Antonello Zingale non si perde una fiera, una rassegna internazionale. Che si tratti di gelati o di preparazioni gastronomiche lui il nome e la qualità dei «Dolci Sapori dell'Etna» lo vuol portare, fare assaggiare, far conoscere: da Longarone a Stoccarda.

«Offriamo prodotti genuini, l'eccellenza della frutta secca siciliana, perché, principalmente, lavoriamo prodotti dei nostri territori. Oltre al pistacchio di Bronte, la mandorla di Avola e le nocciole dei Nebridi. Nel nostro laboratorio, attraverso lavorazioni che traggono origine da un'antica tradizione artigianale, ogni giorno si mescolano ingredienti semplici e prodotti di prima qualità.
Il risultato è un ricco e variegato paniere di prodotti: creme, pesti, torte, pasta pura per gelaterie e tantissime altre golosità. Tutto ciò per offrire al consumatore finale amante del cibo genuino, l'opportunità di gustare le eccellenze dei nostri prodotti e, al pasticcere, la possibilità di utilizzare i nostri preparati nelle successive fasi di trasformazione del prodotto finito».

E, in effetti, andare a navigare nel sito internettiano dei «Dolci Sapori dell'Etna», che ha colto al volo anche l'opportunità di una vetrina internazio­nale tramite Artimondo, significa dare libero sfogo alle più svariate opportunità che la cucina a base di pistacchio, dall'antipasto al gelato, offre anche più modesto degli chef casalinghi.

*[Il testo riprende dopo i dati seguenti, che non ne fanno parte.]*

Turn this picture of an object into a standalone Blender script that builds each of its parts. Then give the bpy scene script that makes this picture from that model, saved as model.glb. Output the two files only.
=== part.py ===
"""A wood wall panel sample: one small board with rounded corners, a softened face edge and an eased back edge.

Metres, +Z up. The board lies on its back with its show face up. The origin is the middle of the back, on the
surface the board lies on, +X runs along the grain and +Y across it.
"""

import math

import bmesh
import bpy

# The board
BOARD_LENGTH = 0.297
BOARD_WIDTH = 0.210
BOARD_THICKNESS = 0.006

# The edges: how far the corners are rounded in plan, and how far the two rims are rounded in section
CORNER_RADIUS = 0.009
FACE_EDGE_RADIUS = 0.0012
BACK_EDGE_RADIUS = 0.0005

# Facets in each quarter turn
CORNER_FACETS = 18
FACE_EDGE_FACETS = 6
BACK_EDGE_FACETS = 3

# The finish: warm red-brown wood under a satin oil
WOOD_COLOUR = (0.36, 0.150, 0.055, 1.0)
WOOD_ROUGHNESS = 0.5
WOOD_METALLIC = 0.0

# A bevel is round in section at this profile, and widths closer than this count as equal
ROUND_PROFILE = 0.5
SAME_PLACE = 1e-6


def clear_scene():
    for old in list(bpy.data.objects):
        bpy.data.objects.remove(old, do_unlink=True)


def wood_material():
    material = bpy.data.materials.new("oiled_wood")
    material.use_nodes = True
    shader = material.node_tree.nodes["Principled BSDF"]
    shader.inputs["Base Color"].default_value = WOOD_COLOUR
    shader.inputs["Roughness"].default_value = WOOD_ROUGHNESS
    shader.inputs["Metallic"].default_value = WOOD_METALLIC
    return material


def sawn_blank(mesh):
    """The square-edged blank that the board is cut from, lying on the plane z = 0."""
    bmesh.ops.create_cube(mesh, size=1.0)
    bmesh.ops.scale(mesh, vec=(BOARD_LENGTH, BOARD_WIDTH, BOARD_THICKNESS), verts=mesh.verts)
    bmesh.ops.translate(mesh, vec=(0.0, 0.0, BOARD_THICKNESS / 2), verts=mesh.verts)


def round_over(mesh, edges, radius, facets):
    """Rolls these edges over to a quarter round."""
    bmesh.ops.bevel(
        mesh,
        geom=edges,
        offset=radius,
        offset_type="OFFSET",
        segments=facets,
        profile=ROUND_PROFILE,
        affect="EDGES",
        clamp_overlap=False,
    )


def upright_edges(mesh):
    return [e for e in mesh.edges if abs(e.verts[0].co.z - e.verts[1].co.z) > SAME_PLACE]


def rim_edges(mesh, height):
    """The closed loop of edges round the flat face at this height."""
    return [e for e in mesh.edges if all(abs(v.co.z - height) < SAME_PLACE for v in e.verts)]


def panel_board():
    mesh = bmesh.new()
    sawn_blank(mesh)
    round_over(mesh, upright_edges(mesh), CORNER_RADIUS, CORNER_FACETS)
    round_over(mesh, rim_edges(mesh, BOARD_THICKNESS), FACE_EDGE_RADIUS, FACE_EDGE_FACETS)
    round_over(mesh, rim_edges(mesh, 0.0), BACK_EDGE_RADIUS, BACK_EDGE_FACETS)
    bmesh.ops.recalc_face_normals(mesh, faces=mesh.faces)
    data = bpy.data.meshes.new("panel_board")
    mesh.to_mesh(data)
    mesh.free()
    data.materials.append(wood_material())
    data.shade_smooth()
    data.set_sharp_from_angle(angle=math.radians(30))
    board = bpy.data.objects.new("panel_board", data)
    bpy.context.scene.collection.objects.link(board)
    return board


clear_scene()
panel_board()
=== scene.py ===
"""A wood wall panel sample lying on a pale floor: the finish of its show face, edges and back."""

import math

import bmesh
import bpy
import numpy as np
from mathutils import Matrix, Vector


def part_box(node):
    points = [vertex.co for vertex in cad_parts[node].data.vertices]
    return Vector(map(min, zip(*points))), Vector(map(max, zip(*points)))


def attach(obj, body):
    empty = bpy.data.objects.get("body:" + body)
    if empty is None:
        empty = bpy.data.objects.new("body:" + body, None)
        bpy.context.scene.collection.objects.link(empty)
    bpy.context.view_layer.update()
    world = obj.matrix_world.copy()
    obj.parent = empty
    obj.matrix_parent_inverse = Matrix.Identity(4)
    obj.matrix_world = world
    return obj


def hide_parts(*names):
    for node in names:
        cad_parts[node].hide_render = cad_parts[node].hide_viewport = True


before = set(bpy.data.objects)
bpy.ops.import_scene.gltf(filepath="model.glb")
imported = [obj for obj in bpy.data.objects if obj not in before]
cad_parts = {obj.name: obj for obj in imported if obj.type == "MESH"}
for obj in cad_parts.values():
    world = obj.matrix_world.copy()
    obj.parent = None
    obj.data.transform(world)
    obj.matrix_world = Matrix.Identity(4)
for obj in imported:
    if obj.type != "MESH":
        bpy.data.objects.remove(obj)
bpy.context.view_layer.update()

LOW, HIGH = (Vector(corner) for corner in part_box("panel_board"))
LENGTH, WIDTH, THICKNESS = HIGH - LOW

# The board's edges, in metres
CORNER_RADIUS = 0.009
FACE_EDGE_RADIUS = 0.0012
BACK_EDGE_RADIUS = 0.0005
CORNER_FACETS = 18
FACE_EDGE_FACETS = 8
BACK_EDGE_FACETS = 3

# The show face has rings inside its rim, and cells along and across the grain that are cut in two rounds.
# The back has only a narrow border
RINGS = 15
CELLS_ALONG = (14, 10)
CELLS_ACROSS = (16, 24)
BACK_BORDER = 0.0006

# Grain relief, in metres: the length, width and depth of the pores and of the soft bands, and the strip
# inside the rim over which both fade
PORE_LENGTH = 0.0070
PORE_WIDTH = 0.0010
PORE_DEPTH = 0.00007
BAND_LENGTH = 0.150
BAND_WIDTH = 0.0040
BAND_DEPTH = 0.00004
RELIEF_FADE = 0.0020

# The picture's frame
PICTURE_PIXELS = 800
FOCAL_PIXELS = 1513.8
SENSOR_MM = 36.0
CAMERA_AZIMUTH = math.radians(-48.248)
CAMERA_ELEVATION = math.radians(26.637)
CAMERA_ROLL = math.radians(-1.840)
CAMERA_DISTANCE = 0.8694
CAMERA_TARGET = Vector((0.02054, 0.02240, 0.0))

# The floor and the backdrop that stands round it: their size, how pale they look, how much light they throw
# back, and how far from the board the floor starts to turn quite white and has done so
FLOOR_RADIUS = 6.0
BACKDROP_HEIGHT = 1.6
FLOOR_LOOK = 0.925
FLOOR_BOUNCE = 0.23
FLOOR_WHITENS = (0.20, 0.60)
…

«A me piace fare mia una citazione del grande scrittore cileno, Luis Sepulveda: Un popolo senza memoria è un popolo senza futuro. La nostra azienda si trova a alle pendici dell'Etna, a circa 750 metri sul livello del mare. Bronte è un paese molto laborioso che ha fatto della coltura del pistacchio, con i suoi 3500 ettari coltivati, un marchio riconoscibile in tutta Italia.

La Sagra del Pistacchio, fra fine settembre ed i primi di ottobre, attrae numerosi appassionati del nostro oro verde che in quei giorni possono gustarne le varie preparazioni per le vie del centro storico. E il successo di questo frutto, prezioso e antico, è il successo della nostra storia».